■ WHAT YOU ARE ASKED TO DO:
In the records below, begin at the line containing "for node in" and end at the line containing "point = shown.matrix_world"; quote every line in that span exactly, including both boundary lines, and no others.

■ AVAILABLE DATA:
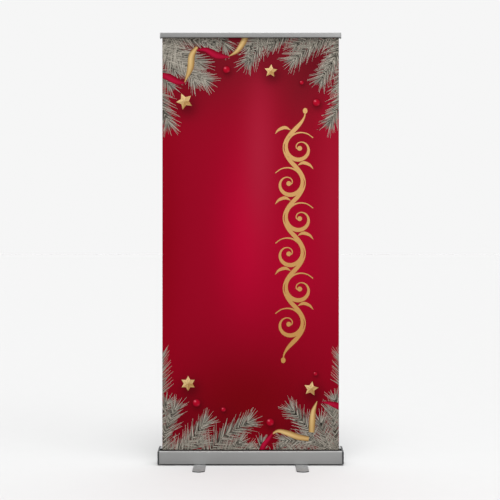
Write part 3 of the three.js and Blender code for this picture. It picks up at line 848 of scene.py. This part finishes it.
pick("FACE", lambda face: between(face, groove_ys, z=rail_low.z))
push(z=groove_depth)
pick("FACE", lambda face: between(face, mouth_ys, z=rail_low.z))
push(z=pocket_floor)
push(z=pocket_top - pocket_floor)
for wall_y, pocket_y in zip(mouth_ys, pocket_ys):
    pick("FACE", lambda face: lies(face, y=wall_y) and
         min(v.co.z for v in face.verts) > rail_low.z + pocket_floor - touching)
    push(y=pocket_y - wall_y)
pick("EDGE", lambda e: (lies(e, y=rail_low.y) or lies(e, y=rail_high.y)) and lies(e, z=rail_high.z) or
     lies(e, y=rail_low.y, z=rail_low.z))
round_off(rail_corner, 8)
done()
chamber = block(
    "chamber", (rail_low.x - past, chamber_ys[0], rail_low.z + chamber_zs[0]),
    (rail_high.x + past, chamber_ys[1], rail_low.z + chamber_zs[1]),
)
combine(rail, chamber, "DIFFERENCE")
soften(rail, 0.0002, angle=50)
place_on(rail, "rail", silver_anodising, "satin_aluminium", "top_rail")
refinish(moulded_white, "hanger_strip")

# ------------------------------------------------------------
# Rail caps. Moulded in light grey, a little larger than the rail all round, with soft edges. Each has
# a spigot that pushes into the rail's chamber.
# ------------------------------------------------------------

moulded_grey = finish(
    "moulded_light_grey", (0.44, 0.44, 0.44), (0.55, 0.55, 0.545), (0.4, 0.55), (800, 800, 800), 0.00003,
    worn=(0.62, 0.62, 0.61),
)
cap_corner, cap_edge, spigot_length = 0.0045, 0.0010, 0.014
for side, sign in both_ends:
    low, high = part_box("rail_cap_" + side)
    face_x, outer_x = rail_high.x + 0.0001, max(abs(low.x), abs(high.x))
    x0, x1 = sorted((sign * face_x, sign * outer_x))
    cap = block("rail_end_" + side, (x0, low.y, low.z), (x1, high.y, high.z))
    edit(cap)
    pick("EDGE", lambda e: any(lies(e, y=y, z=z) for y in (low.y, high.y) for z in (low.z, high.z)))
    round_off(cap_corner, 8)
    pick("EDGE", lambda e: lies(e, x=sign * outer_x))
    round_off(cap_edge, 4)
    done()
    x0, x1 = sorted((sign * (face_x - spigot_length), sign * (face_x + past)))
    spigot = block(
        "spigot", (x0, chamber_ys[0] + fit_gap, rail_low.z + chamber_zs[0] + fit_gap),
        (x1, chamber_ys[1] - fit_gap, rail_low.z + chamber_zs[1] - fit_gap),
    )
    combine(cap, spigot, "UNION")
    soften(cap, 0.00025, angle=50)
    place_on(cap, "rail", moulded_grey, "grey_plastic", "rail_cap_" + side)

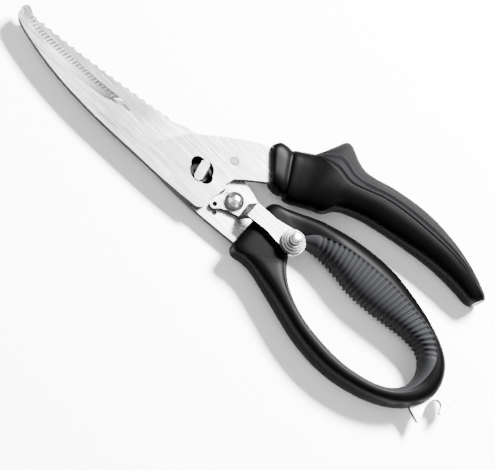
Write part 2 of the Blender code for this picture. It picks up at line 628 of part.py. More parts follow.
fixed_part("pivot_nut", lathe_mesh("pivot_nut", [(3.3, 1.8), (6.2, 1.8), (6.2, 1.0), (5.2, 0.0),
                                                 (3.3, 0.0)], 32, True), POLISHED)
ball = lathe_mesh("detent_ball", [(math.sin(math.pi * i / 8), 6.0 + math.cos(math.pi * i / 8))
                                  for i in range(9)], 16)
shift_mesh(ball, *DETENT)
fixed_part("detent_ball", ball, POLISHED)

# Locking lever: a bent strip seen from the side, cut to its plan.  It is drawn with its
# arm along +X, stood on edge, then turned to its locked angle.
hook = [polar(4.5, 170.0), polar(5.7, 152.0), polar(5.9, 145.0), polar(5.4, 134.0), polar(4.5, 122.0)]
boss = arc(4.8, 112.0, 58.0, 5)
arm = [(4.6, 3.6), (10.0, 3.6), (18.0, 3.3), (23.4, 4.2)]
pad = arc(5.7, 125.0, -125.0, 15, (LEVER_ARM_LENGTH, 0.0))
back = [(23.4, -4.2), (18.0, -3.3), (10.0, -3.6), (4.6, -3.8)]
nose = [polar(5.0, 300.0), polar(5.0, 268.0), polar(7.1, 244.0), polar(9.6, 239.0), polar(10.5, 232.5),
        polar(10.5, 224.5), polar(9.4, 217.5), polar(6.6, 206.0)]
lever_plan = rotated(hook + boss + arm + pad + back + nose, LEVER_ARM_ANGLE)
ramp = (ARM_Z0 - FRONT_Z0) * 0.34
side = [(-16.0, FRONT_Z0), (6.6, FRONT_Z0), (6.6 + ramp, ARM_Z0), (40.0, ARM_Z0), (40.0, ARM_Z0 + SHEET),
        (5.2 + ramp, ARM_Z0 + SHEET), (5.2, LEVER_Z1), (-16.0, LEVER_Z1)]
lever_mesh = plate_mesh("lock_lever", [side], -16.0, 16.0)
c, s = math.cos(math.radians(LEVER_ARM_ANGLE)), math.sin(math.radians(LEVER_ARM_ANGLE))
for vertex in lever_mesh.vertices:
    x, z, y = vertex.co
    y = -y
    vertex.co = (x * c - y * s, x * s + y * c, z)
clean_mesh(lever_mesh)
shift_mesh(lever_mesh, *LEVER)
lever = hinged_part("lock_lever", lever_mesh, STEEL, lever_axis)
carve(lever, [plate_mesh("lever_plan", [lever_plan], 0.0, 30.0)], "INTERSECT")
knob_spot = polar(LEVER_ARM_LENGTH, LEVER_ARM_ANGLE)
nose_spot = (DETENT[0] - LEVER[0], DETENT[1] - LEVER[1])
carve(lever, [plate_mesh("lever_rivet_hole", [arc(2.3, 0.0, 345.0, 24)], 5.0, 12.0),
              plate_mesh("lever_detent_hole", [arc(1.15, 0.0, 337.5, 16, nose_spot)], 5.0, 12.0),
              plate_mesh("lever_knob_hole", [arc(1.8, 0.0, 337.5, 16, knob_spot)], 12.0, 20.0)])

# Domed rivet of the lever, with a washer above and below.
rivet_profile = [(0.0, 12.6), (1.6, 12.4), (3.0, 11.7), (3.9, 10.8), (DOME_R, 9.9), (2.0, 9.9), (2.0, 3.1),
                 (3.2, 3.1), (3.2, 2.5), (2.4, 2.0), (0.0, 2.0)]
rivet_mesh = lathe_mesh("lever_rivet", rivet_profile, 28)
shift_mesh(rivet_mesh, *LEVER)
fixed_part("lever_rivet", rivet_mesh, POLISHED)
for name, rim, low, high in (("lever_washer", 4.5, 9.45, 9.75), ("lever_back_washer", 4.3, 3.25, 3.75)):
    washer = lathe_mesh(name, [(2.3, high), (rim, high), (rim, low), (2.3, low)], 28, True)
    shift_mesh(washer, *LEVER)
    fixed_part(name, washer, STEEL)

# Stepped knob and the rivet through it.
knob_x, knob_y = LEVER[0] + knob_spot[0], LEVER[1] + knob_spot[1]
top = ARM_Z0 + SHEET
knob_profile = [(1.8, top + 5.6)]
for rim, low in KNOB_TIERS:
    knob_profile += [(rim - 0.25, top + low + 0.95), (rim, top + low + 0.7), (rim, top + low + 0.1),
                     (rim - 0.55, top + low - 0.1), (rim - 0.55, top + low - 0.3)]
knob_profile[-2:] = [(5.3, top + 0.3), (1.8, top + 0.3)]
knob_mesh = lathe_mesh("lever_knob", knob_profile, 28, True)
shift_mesh(knob_mesh, knob_x, knob_y)
hinged_part("lever_knob", knob_mesh, POLISHED, lever_axis)
knob_rivet_profile = [(0.0, top + 5.7), (1.5, top + 5.5), (1.5, ARM_Z0 - 0.2), (2.6, ARM_Z0 - 0.2),
                      (2.6, ARM_Z0 - 0.45), (0.0, ARM_Z0 - 0.45)]
knob_rivet_mesh = lathe_mesh("knob_rivet", knob_rivet_profile, 20)
shift_mesh(knob_rivet_mesh, knob_x, knob_y)
hinged_part("knob_rivet", knob_rivet_mesh, POLISHED, lever_axis)
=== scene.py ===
import math

import bmesh
import bpy
from mathutils import Matrix, Vector


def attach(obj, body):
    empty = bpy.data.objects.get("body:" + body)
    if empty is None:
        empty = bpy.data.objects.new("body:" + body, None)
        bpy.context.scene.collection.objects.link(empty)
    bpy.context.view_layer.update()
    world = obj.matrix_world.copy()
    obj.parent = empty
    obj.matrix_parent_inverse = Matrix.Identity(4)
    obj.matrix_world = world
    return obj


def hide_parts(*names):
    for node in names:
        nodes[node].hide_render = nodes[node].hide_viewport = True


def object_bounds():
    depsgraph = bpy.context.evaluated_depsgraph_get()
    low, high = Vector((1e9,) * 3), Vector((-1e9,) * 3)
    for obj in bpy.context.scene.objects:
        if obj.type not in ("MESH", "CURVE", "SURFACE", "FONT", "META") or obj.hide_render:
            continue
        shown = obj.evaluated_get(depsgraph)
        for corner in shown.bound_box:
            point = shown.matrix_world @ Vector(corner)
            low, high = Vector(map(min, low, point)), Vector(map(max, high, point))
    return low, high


# The shears' sizes are millimetres in the shared frame, and MM turns them into metres.
MM = 0.001
PIVOT = Vector((-21.2, -15.9, 0.0))
GAP = 0.12
PLATE_TOP = 10.3

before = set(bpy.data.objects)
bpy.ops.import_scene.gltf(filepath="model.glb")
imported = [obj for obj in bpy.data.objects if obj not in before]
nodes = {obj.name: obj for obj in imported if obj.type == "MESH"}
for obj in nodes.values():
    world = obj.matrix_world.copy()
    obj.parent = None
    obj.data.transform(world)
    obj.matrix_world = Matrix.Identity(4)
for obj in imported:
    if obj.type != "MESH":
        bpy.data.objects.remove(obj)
cad_low, cad_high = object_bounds()


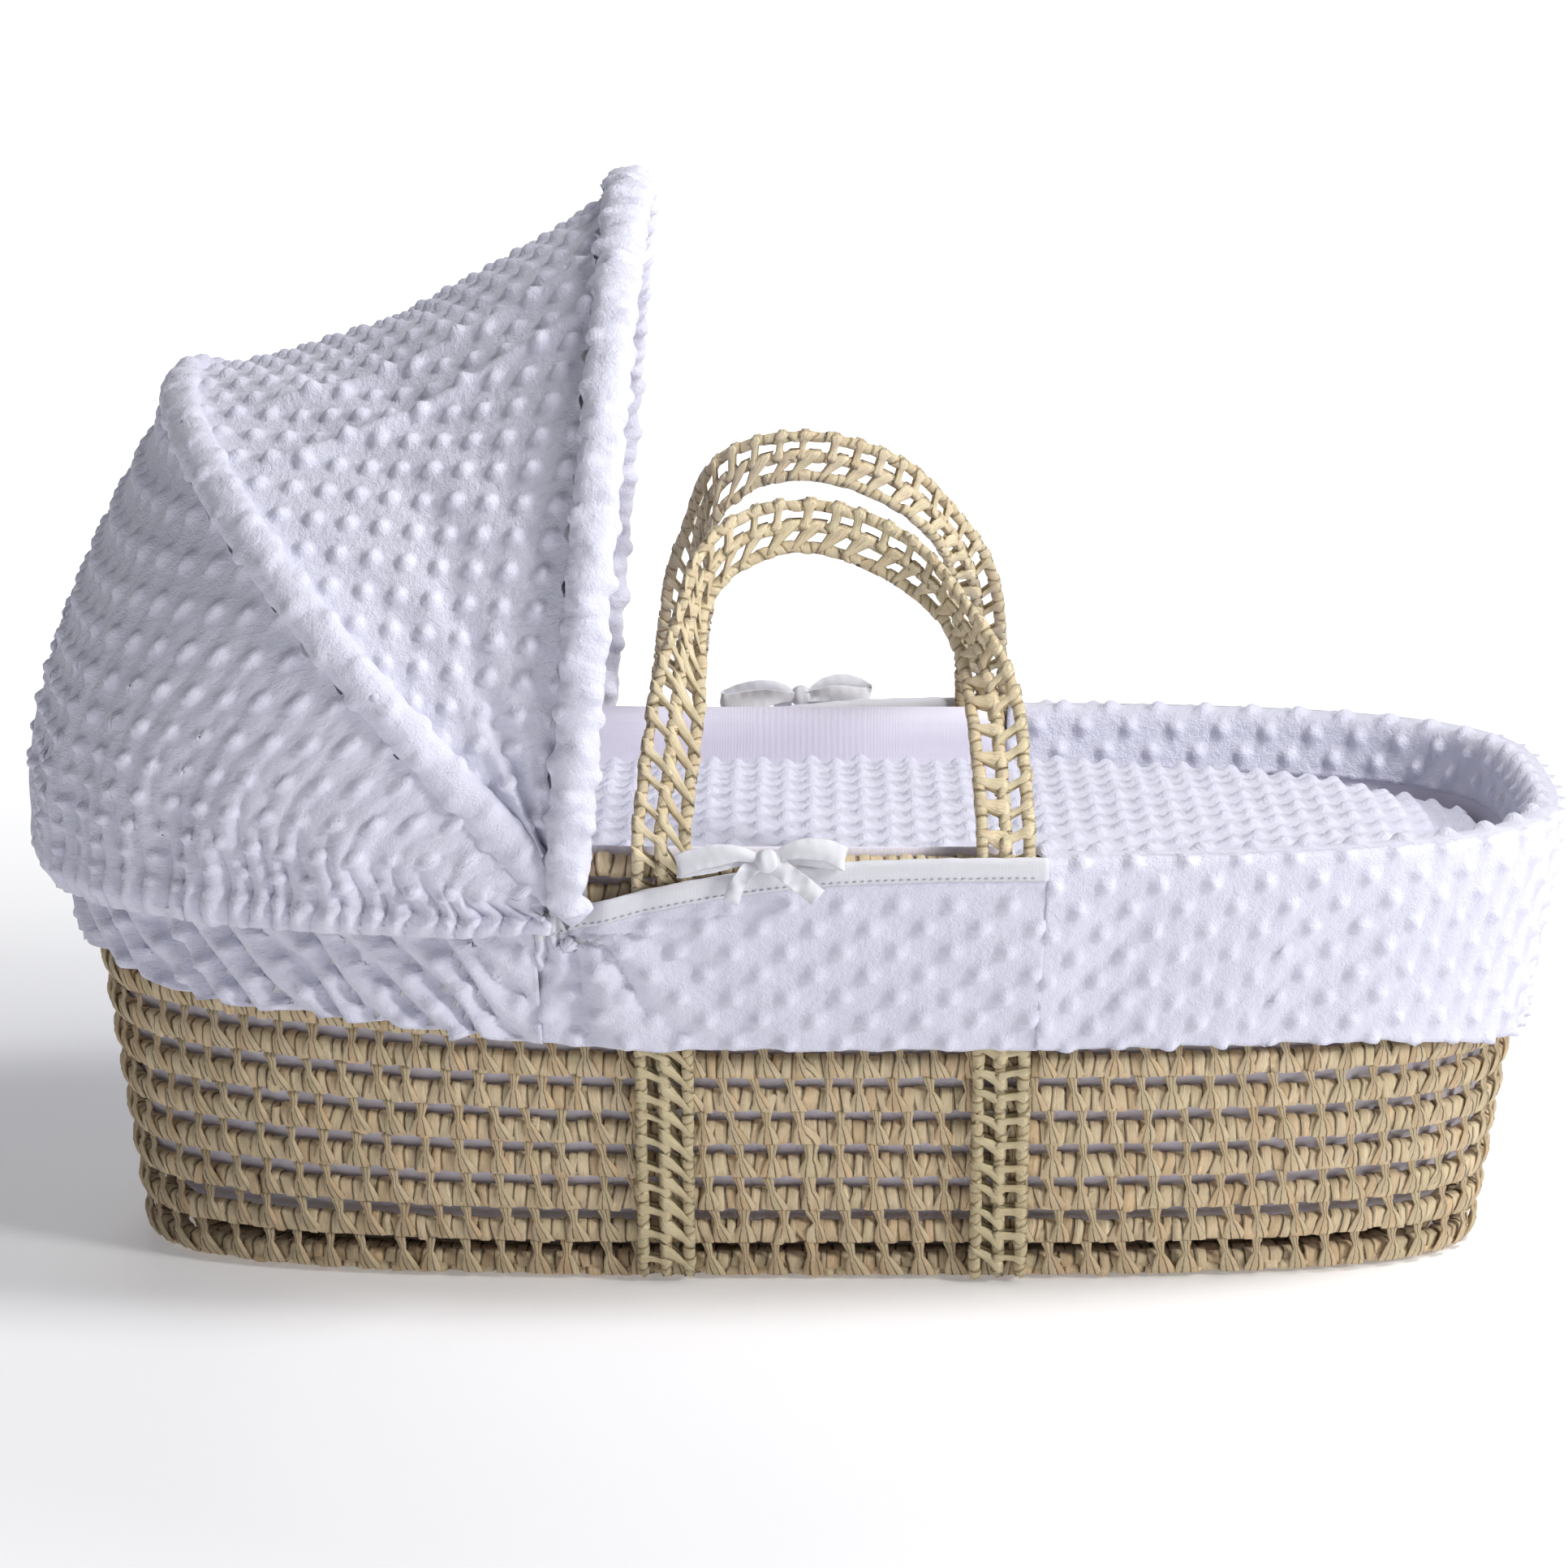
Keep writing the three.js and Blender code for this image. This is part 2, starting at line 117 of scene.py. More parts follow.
class Value:  # a node socket that takes part in arithmetic
    def __init__(self, finish, socket):
        self.finish = finish
        self.socket = socket

    def __add__(self, other):
        return self.finish.maths("ADD", self, other)

    def __radd__(self, other):
        return self.finish.maths("ADD", other, self)

    def __sub__(self, other):
        return self.finish.maths("SUBTRACT", self, other)

    def __rsub__(self, other):
        return self.finish.maths("SUBTRACT", other, self)

    def __mul__(self, other):
        return self.finish.maths("MULTIPLY", self, other)

    def __rmul__(self, other):
        return self.finish.maths("MULTIPLY", other, self)


class Finish:  # one material and the short way to add its nodes
    def __init__(self, name, **fixed):
        self.material = bpy.data.materials.new(name)
        self.material.use_nodes = True
        self.tree = self.material.node_tree
        self.shader = self.tree.nodes["Principled BSDF"]
        for socket, value in fixed.items():
            self.shader.inputs[socket.replace("_", " ")].default_value = value

    def node(self, kind, settings=None, sockets=None, output=0):
        node = self.tree.nodes.new(kind)
        for key, value in (settings or {}).items():
            if key == "stops":
                ramp = node.color_ramp.elements
                while len(ramp) < len(value):
                    ramp.new(0.5)
                for element, (place, colour) in zip(ramp, value):
                    element.position = place
                    element.color = (*colour, 1)
            else:
                setattr(node, key, value)
        for key, value in (sockets or {}).items():
            self.feed(node.inputs[key], value)
        return Value(self, node.outputs[output])

    def feed(self, socket, value):
        if isinstance(value, Value):
            self.tree.links.new(value.socket, socket)
        elif hasattr(value, "__len__") and len(value) == 3 and socket.type == "RGBA":
            socket.default_value = (*value, 1)
        else:
            socket.default_value = value

    def maths(self, operation, first, second=0.5):
        return self.node("ShaderNodeMath", {"operation": operation}, {0: first, 1: second})

    def mix(self, factor, first, second):
        return self.node("ShaderNodeMix", {"data_type": "RGBA"}, {0: factor, 6: first, 7: second}, 2)

    def noise(self, vector, scale, detail=2.0, roughness=0.5):
        sockets = {"Vector": vector, "Scale": scale, "Detail": detail, "Roughness": roughness}
        return self.node("ShaderNodeTexNoise", {}, sockets)

    def ranged(self, value, low, high, most=1.0):  # 0 at low, most at high
        sockets = {"Value": value, "From Min": low, "From Max": high, "To Max": most}
        return self.node("ShaderNodeMapRange", {}, sockets)

    def wave(self, vector, axis, scale):
        return self.node("ShaderNodeTexWave", {"bands_direction": axis}, {"Vector": vector, "Scale": scale})

    def part(self, vector, axis):
        return self.node("ShaderNodeSeparateXYZ", {}, {"Vector": vector}, axis)

    def stretched(self, vector, scale):
        return self.node("ShaderNodeMapping", {}, {"Vector": vector, "Scale": scale})

    def uv(self):
        return self.node("ShaderNodeTexCoord", {}, {}, 2)

    def objectSpace(self):
        return self.node("ShaderNodeTexCoord", {}, {}, 3)

    def colour(self, value):
        self.feed(self.shader.inputs["Base Color"], value)

    def roughness(self, value):
        self.feed(self.shader.inputs["Roughness"], value)

    def bump(self, height, distance, strength=1.0):
        sockets = {"Height": height, "Distance": distance, "Strength": strength}
        self.feed(self.shader.inputs["Normal"], self.node("ShaderNodeBump", {}, sockets))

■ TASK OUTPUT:
    for node in names:
        nodes[node].hide_render = nodes[node].hide_viewport = True


def object_bounds():
    depsgraph = bpy.context.evaluated_depsgraph_get()
    low, high = Vector((1e9,) * 3), Vector((-1e9,) * 3)
    for obj in bpy.context.scene.objects:
        if obj.type not in ("MESH", "CURVE", "SURFACE", "FONT", "META") or obj.hide_render:
            continue
        shown = obj.evaluated_get(depsgraph)
        for corner in shown.bound_box:
            point = shown.matrix_world @ Vector(corner)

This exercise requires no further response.